We strongly refute the assumption that you would need to be an expert in data-driven tech to contest the damage it is causing. Think about other, more familiar technologies, like cars. No one would imply that if we would want to address the damage caused by cars, we should first understand exactly how they work. Our argument would be the visible, daily harm of cars, and pushing back against this damage would mean engaging with those who chose to use their power to facilitate cars at the expense of our health, of cyclist, pedestrians, public transport, clean air. Many would understand that addressing the damage done by cars does not require a detailed understanding of car engine mechanics – but it does mean engaging with power structures, interests and underlying narratives.
However, when it comes to data-driven tech, we are often made to believe that we need to be an expert on the issue. Police tech talk tends to obsess over the finer details of how surveillance ‘works’ rather than what power it creates or amplifies.
This is not unique to tech: the jargon-riddled and seemingly abstract sphere of AI and data-driven tech resembles the policy or legal spheres that social justice organisers have had to confront for decades. Intimidating, hard to engage with, and full of gatekeeping mechanisms and attempts to limit issues of power and justice to procedural technicalities.

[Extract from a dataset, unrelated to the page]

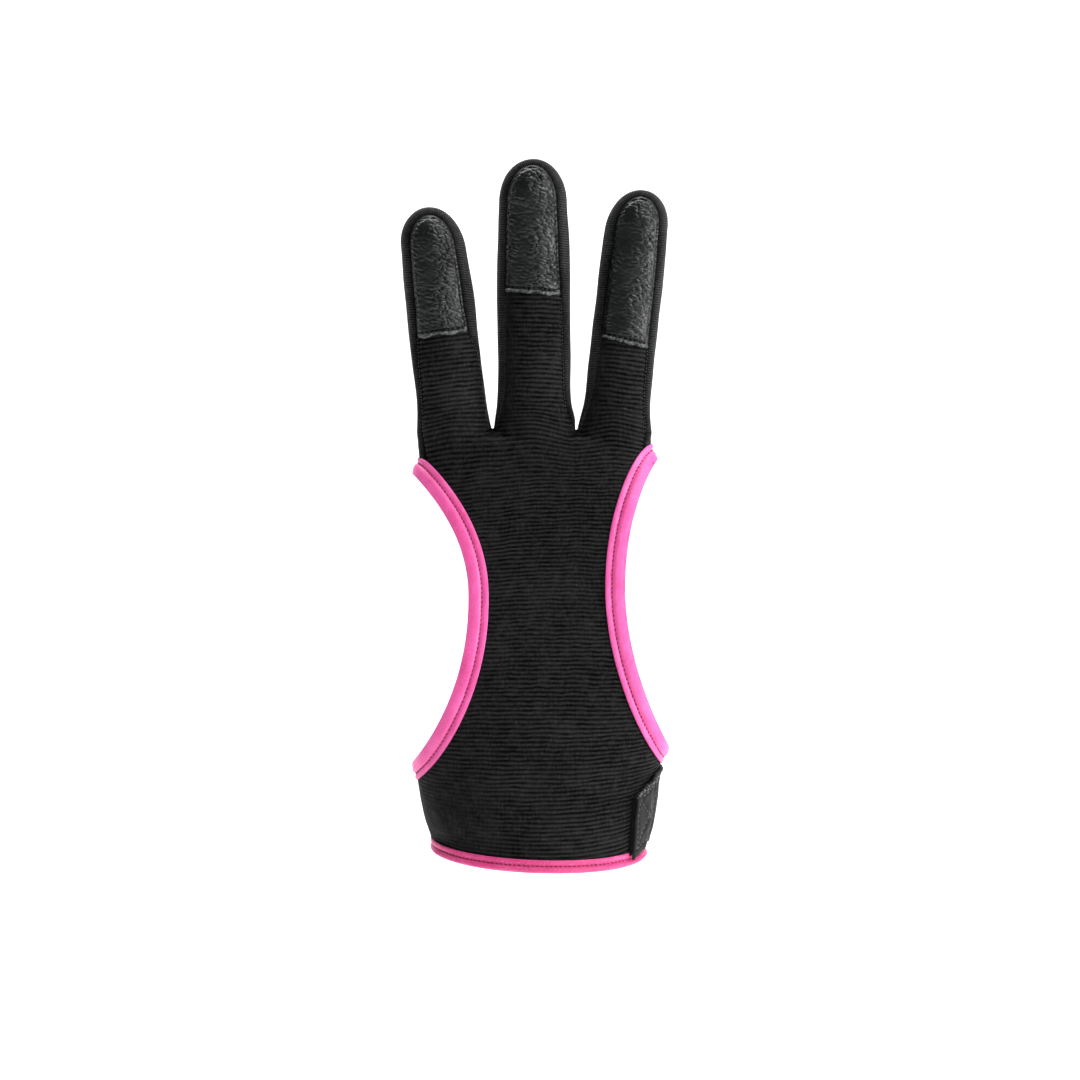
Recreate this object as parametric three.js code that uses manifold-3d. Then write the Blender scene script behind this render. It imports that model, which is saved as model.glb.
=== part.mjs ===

Addressing the harms of the policy and legal spheres means starting with the daily impact, with our experiences. Time and time again, these experiences tell a very clear story of systemic racism embedded in policy and legal spheres. Thus, the main part of the work of groups pushing back against racist policing, is to monitor and address harms as they play out in everyday, lived experiences. For us, this should be the start of the conversation about the harms of data-driven tech as well.
This is not to say engaging with tech experts can’t be useful. Groups fighting racist policing are often supported in their work by policy or legal experts to engage with these specialised tools of power. The work of a good lawyer is crucial from time to time. Learning about basic rights to guide everyday interactions with the legal system, such as community-focused ‘Know Your Rights’ campaigns or legal support groups, is an important empowering element of the work against repression.
Similarly, engaging with experts of police or surveillance tech can give practical insights as well as support unpacking the institutional ecosystem upholding these technologies. In some cases, deconstructing an algorithm by reverse engineering, shows how it was designed to discriminate against certain categories such as single low-income mums, or includes an over representation of racialised youth. Knowing which company has built the tech, whom they selling to and which arguments are used in their sales pitch, can help identify points of intervention, the underlying narrative and potential allies. In short, collaborations with people with such knowledge can help organizers translate, prioritize, filter out the noise and strategise. But it is definitely not necessary to be an expert of technology yourself, to know how algorithms work or how to code, to have a say about the impact and harm.
Surfacing Everyday Interactions
For this reason, a key part of JET’s work is to developing workshops to unpack the issue of data-driven tech and discrimination in a way that directly links concrete implementations with on-the-ground experiences. Surfacing the many interactions communities already have with data-driven tech—often without realising this—makes people aware it is not some faraway abstract issue. And that in fact, their knowledge and their experiences offer many avenues for intervention.
While there is no shortage of great critical research and reports on discriminatory tech, a clear link to the everyday impact of concrete implementations is harder to find. Therefore, we try to take this research and reports into the field and curate conversations with organisers on what these findings actually mean for on-the-ground realities—how does this play out in practice? JET’s work is anchored in this pragmatic approach. Our workshops build understanding data-driven tech in the context of systemic inequality and racialised criminalisation in relation to what is already unfolding in organising networks.
We will share the workshops and methodologies in the coming weeks and combine them in a playbook to support those who are looking for ways to start the work on addressing the harms of data-driven tech in Europe.
Workshops and Approaches
Examples of the tools we were sharing are our Police Taxonomy exercise, to find concrete examples and surface knowledge about police tech in our environment. This can be combined with the Border Tech on the Move workshop, developed to understand what border tech people on the move encounter during their journey. In the designing of our workshops, we were often inspired by existing practices, and we will include how we used those, for example, the methodology of surveillance walks or the exercise of sketching Movement Timelines. The spaces of exchange these workshops are a part of, were intentionally facilitated to offer the needed space for reflection, which we describe in Holding Spaces.
Together, our methodology and tools have helped us and the communities we worked with, to demystify and unpack the issue of data-driven policing and find avenues to address its impact on racialised and marginalised communities at a local, concrete level.